* _Entries provided_
· · · ·
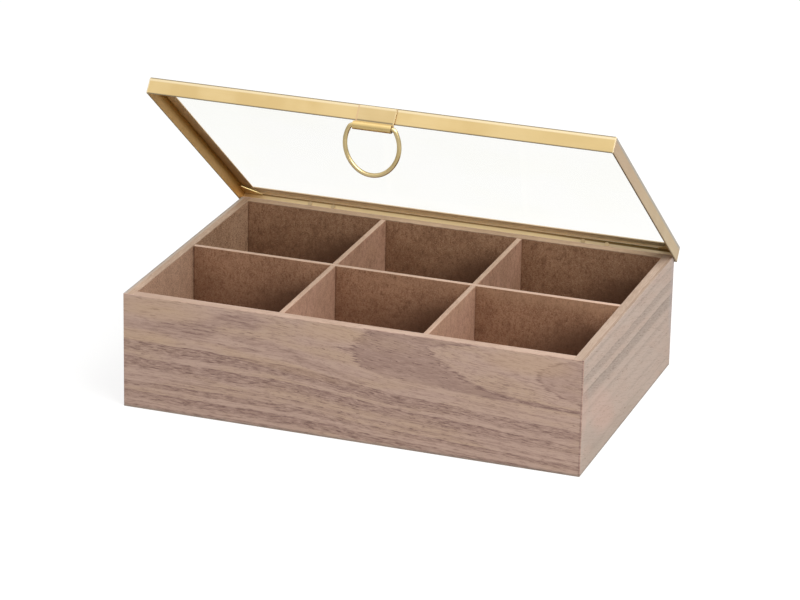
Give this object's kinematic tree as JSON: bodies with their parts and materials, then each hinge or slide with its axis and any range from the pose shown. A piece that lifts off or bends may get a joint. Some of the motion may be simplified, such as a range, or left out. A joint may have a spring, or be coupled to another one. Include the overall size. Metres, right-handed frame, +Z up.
{
  "type": "tea bag organizer box",
  "caption": "Low rectangular veneered box with a half-lapped divider grid and a hinged glass lid in a gold metal frame, lifted by a D-shaped pull ring.",
  "frame": {"origin": "middle of the underside of the box, on the surface that it stands on", "axes": "+X to the right as seen from the front, +Y to the back where the hinges are, +Z up; the front with the pull ring faces -Y"},
  "size_m": [0.242, 0.1668, 0.1622],
  "materials": {
    "walnut_veneer": "pale grey-brown walnut veneer, horizontal grain, matt lacquer",
    "fibreboard": "mottled brown foil on fibreboard, matt",
    "edging": "pale tan edge strip, matt",
    "gold_metal": "satin pale gold, rolled sheet and drawn wire",
    "clear_glass": "clear float glass with ground edges",
    "fastener_steel": "plated, slightly dull"
  },
  "bodies": {
    "box": {"front_board": "fibreboard", "rear_board": "fibreboard", "left_board": "fibreboard", "right_board": "fibreboard", "base_panel": "fibreboard", "front_veneer": "walnut_veneer", "rear_veneer": "walnut_veneer", "left_veneer": "walnut_veneer", "right_veneer": "walnut_veneer", "front_edging": "edging", "rear_edging": "edging", "left_edging": "edging", "right_edging": "edging", "long_divider": "fibreboard", "left_cross_divider": "fibreboard", "right_cross_divider": "fibreboard", "left_fixed_leaf": "gold_metal", "right_fixed_leaf": "gold_metal", "hinge_screws": "fastener_steel", "hinge_pins": "fastener_steel"},
    "lid": {"front_rail": "gold_metal", "rear_rail": "gold_metal", "left_rail": "gold_metal", "right_rail": "gold_metal", "glass_pane": "clear_glass", "corner_tabs": "gold_metal", "left_moving_leaf": "gold_metal", "right_moving_leaf": "gold_metal", "hinge_rivets": "gold_metal", "handle_bracket": "gold_metal"},
    "pull_ring": {"pull_ring": "gold_metal"}
  },
  "joints": [
    {"name": "lid_hinge", "type": "hinge", "parent": "box", "child": "lid", "pos_m": [0, 0.0829, 0.0555], "axis": [-1, 0, 0], "range_deg": [-37.5, 60.5]},
    {"name": "ring_swing", "type": "hinge", "parent": "lid", "child": "pull_ring", "pos_m": [0, -0.0512, 0.15424], "axis": [-1, 0, 0], "range_deg": [-66.55, 41.25]}
  ],
  "couplings": [
    {"joint": "ring_swing", "follows": "lid_hinge", "ratio": -1.1}
  ]
}
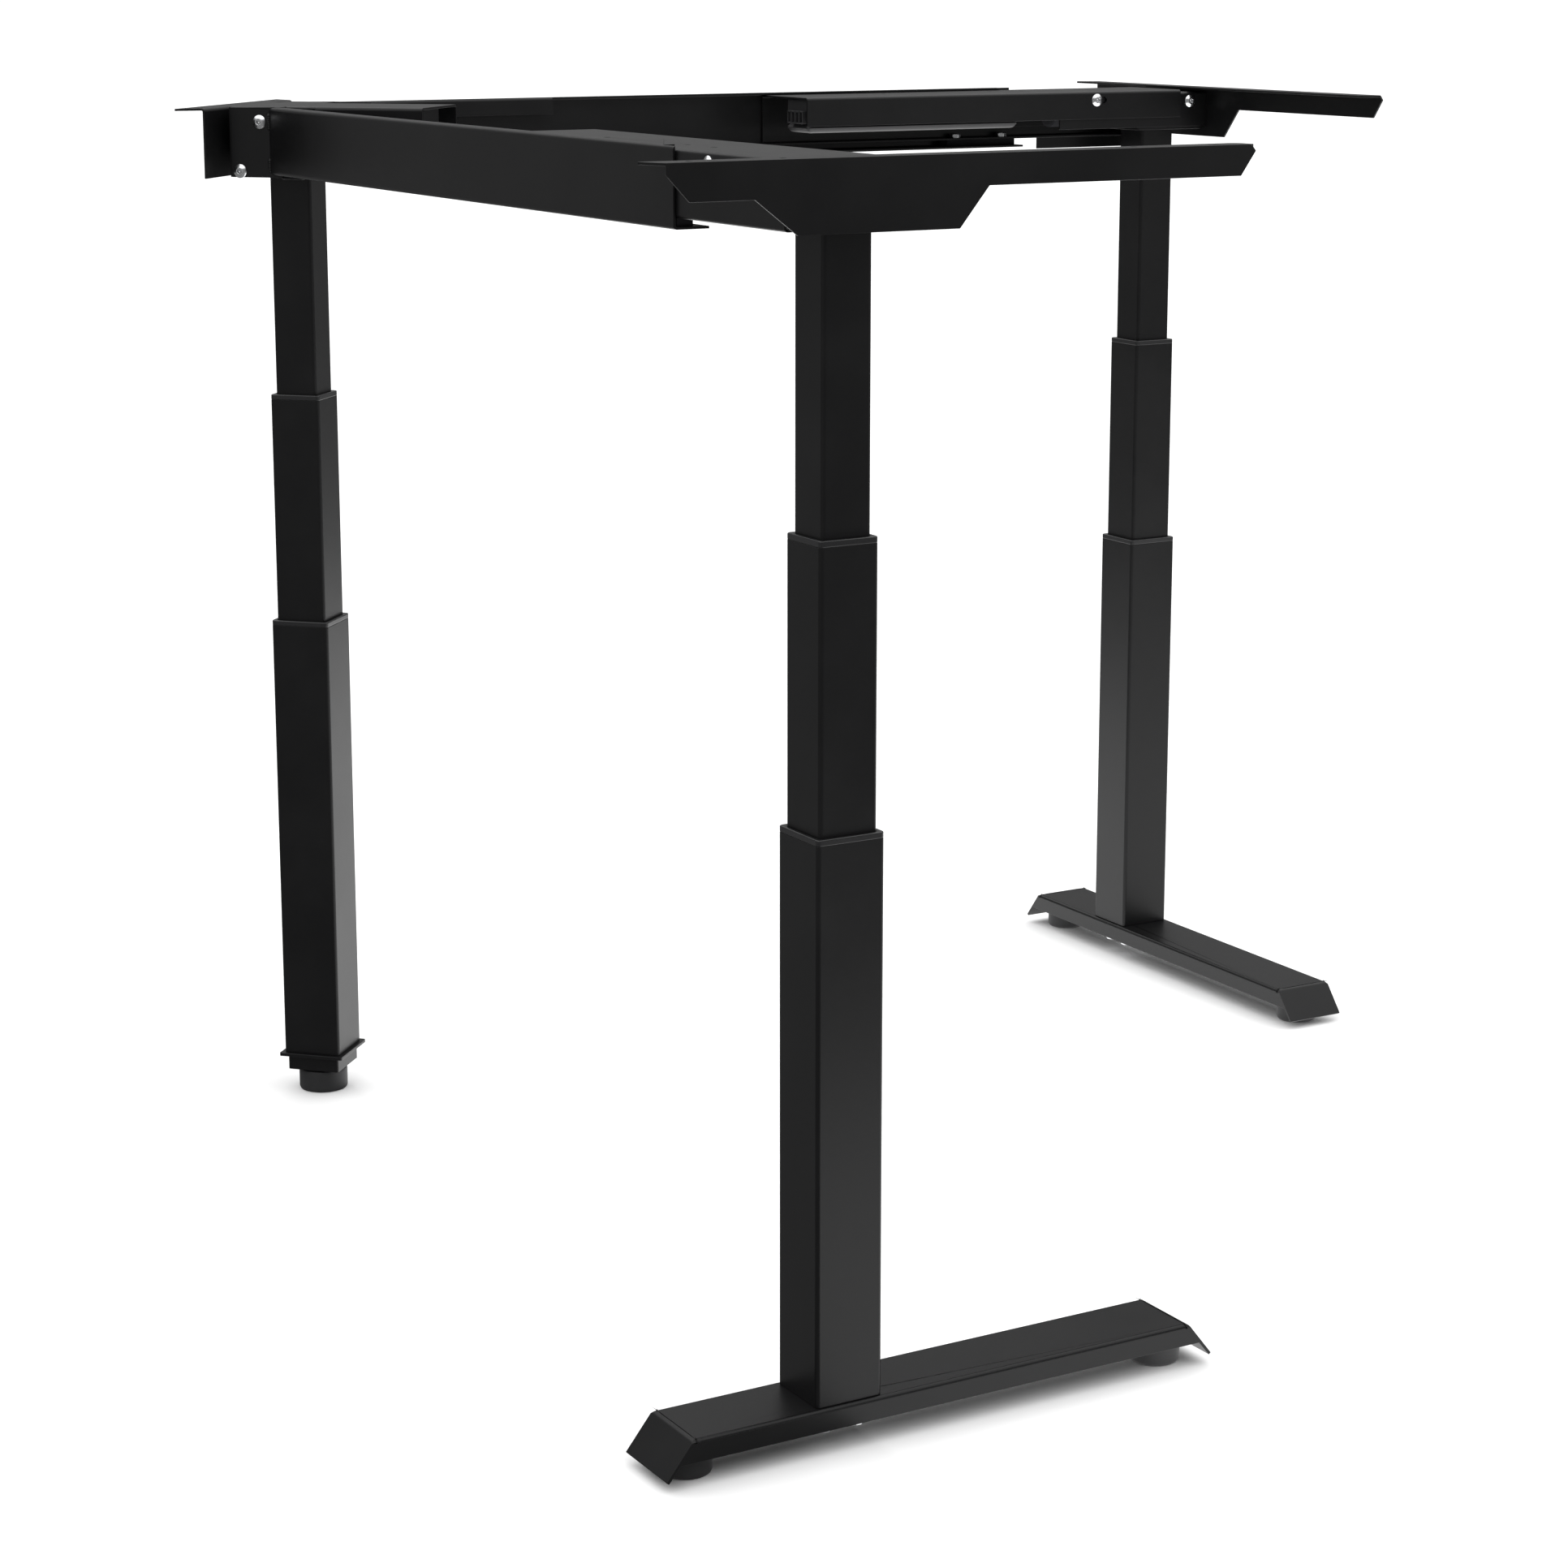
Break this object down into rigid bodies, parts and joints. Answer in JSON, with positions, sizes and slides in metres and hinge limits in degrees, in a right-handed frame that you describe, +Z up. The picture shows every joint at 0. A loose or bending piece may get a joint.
· · · ·
* _Set task_
The whole listing above needs to be written out again exactly.

* _Expected output_
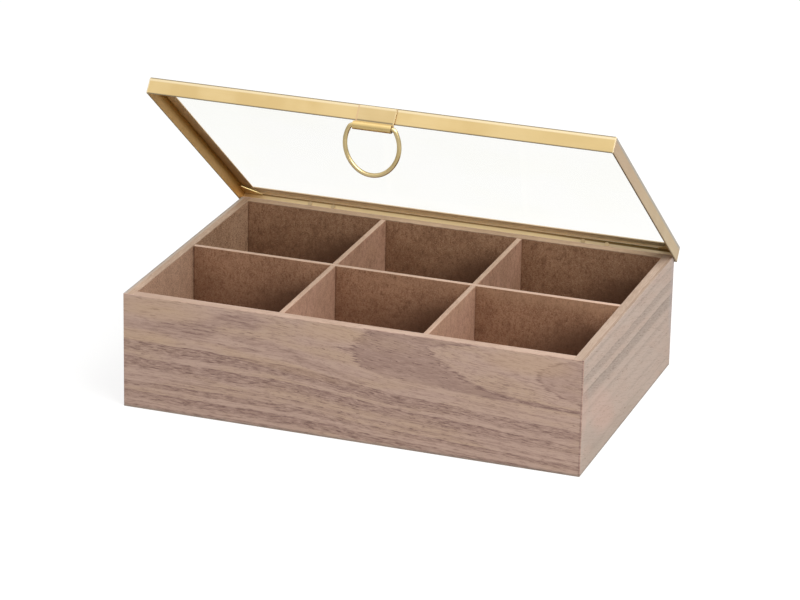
Give this object's kinematic tree as JSON: bodies with their parts and materials, then each hinge or slide with its axis and any range from the pose shown. A piece that lifts off or bends may get a joint. Some of the motion may be simplified, such as a range, or left out. A joint may have a spring, or be coupled to another one. Include the overall size. Metres, right-handed frame, +Z up.
{
  "type": "tea bag organizer box",
  "caption": "Low rectangular veneered box with a half-lapped divider grid and a hinged glass lid in a gold metal frame, lifted by a D-shaped pull ring.",
  "frame": {"origin": "middle of the underside of the box, on the surface that it stands on", "axes": "+X to the right as seen from the front, +Y to the back where the hinges are, +Z up; the front with the pull ring faces -Y"},
  "size_m": [0.242, 0.1668, 0.1622],
  "materials": {
    "walnut_veneer": "pale grey-brown walnut veneer, horizontal grain, matt lacquer",
    "fibreboard": "mottled brown foil on fibreboard, matt",
    "edging": "pale tan edge strip, matt",
    "gold_metal": "satin pale gold, rolled sheet and drawn wire",
    "clear_glass": "clear float glass with ground edges",
    "fastener_steel": "plated, slightly dull"
  },
  "bodies": {
    "box": {"front_board": "fibreboard", "rear_board": "fibreboard", "left_board": "fibreboard", "right_board": "fibreboard", "base_panel": "fibreboard", "front_veneer": "walnut_veneer", "rear_veneer": "walnut_veneer", "left_veneer": "walnut_veneer", "right_veneer": "walnut_veneer", "front_edging": "edging", "rear_edging": "edging", "left_edging": "edging", "right_edging": "edging", "long_divider": "fibreboard", "left_cross_divider": "fibreboard", "right_cross_divider": "fibreboard", "left_fixed_leaf": "gold_metal", "right_fixed_leaf": "gold_metal", "hinge_screws": "fastener_steel", "hinge_pins": "fastener_steel"},
    "lid": {"front_rail": "gold_metal", "rear_rail": "gold_metal", "left_rail": "gold_metal", "right_rail": "gold_metal", "glass_pane": "clear_glass", "corner_tabs": "gold_metal", "left_moving_leaf": "gold_metal", "right_moving_leaf": "gold_metal", "hinge_rivets": "gold_metal", "handle_bracket": "gold_metal"},
    "pull_ring": {"pull_ring": "gold_metal"}
  },
  "joints": [
    {"name": "lid_hinge", "type": "hinge", "parent": "box", "child": "lid", "pos_m": [0, 0.0829, 0.0555], "axis": [-1, 0, 0], "range_deg": [-37.5, 60.5]},
    {"name": "ring_swing", "type": "hinge", "parent": "lid", "child": "pull_ring", "pos_m": [0, -0.0512, 0.15424], "axis": [-1, 0, 0], "range_deg": [-66.55, 41.25]}
  ],
  "couplings": [
    {"joint": "ring_swing", "follows": "lid_hinge", "ratio": -1.1}
  ]
}
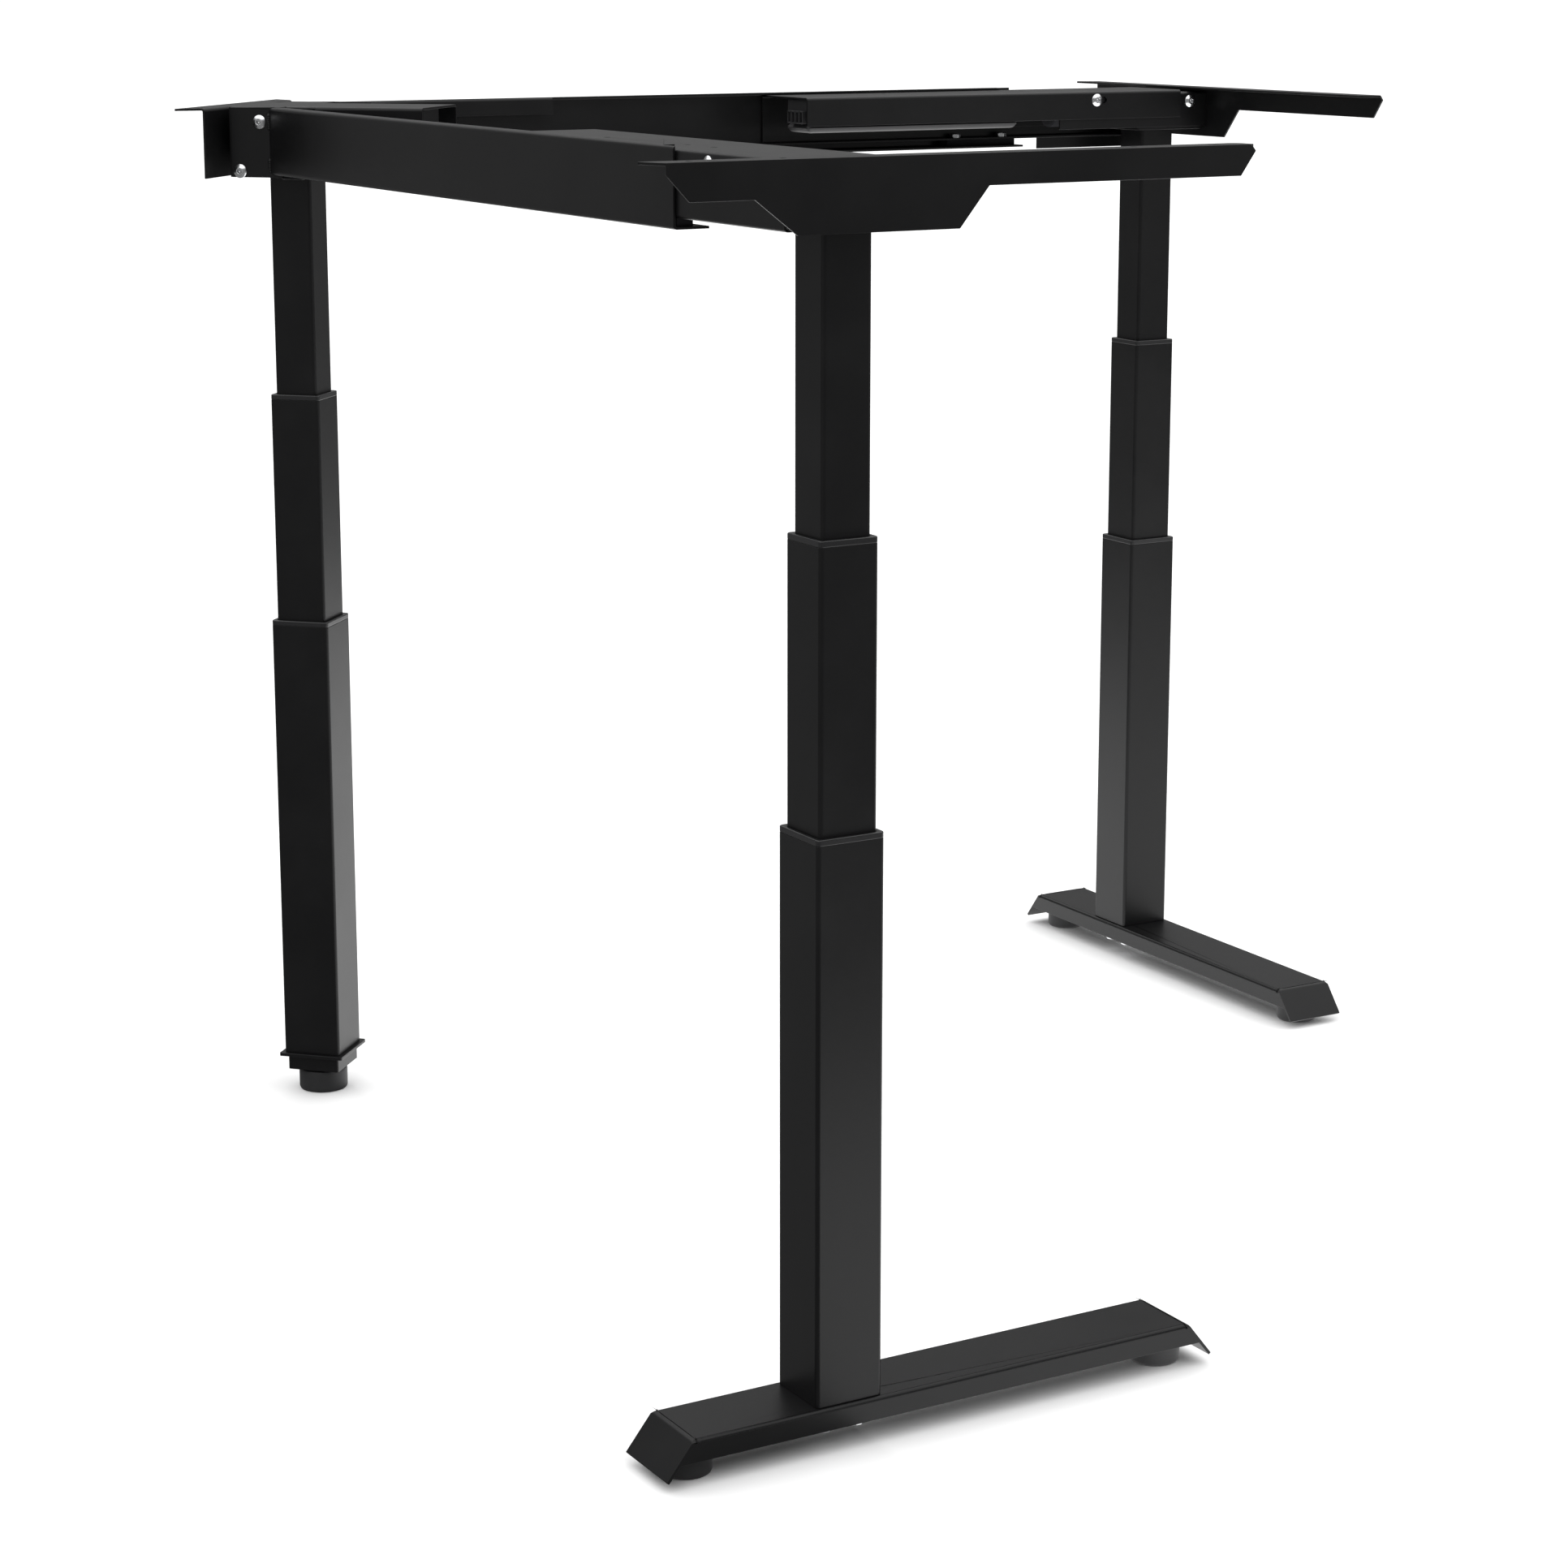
Break this object down into rigid bodies, parts and joints. Answer in JSON, with positions, sizes and slides in metres and hinge limits in degrees, in a right-handed frame that you describe, +Z up. The picture shows every joint at 0. A loose or bending piece may get a joint.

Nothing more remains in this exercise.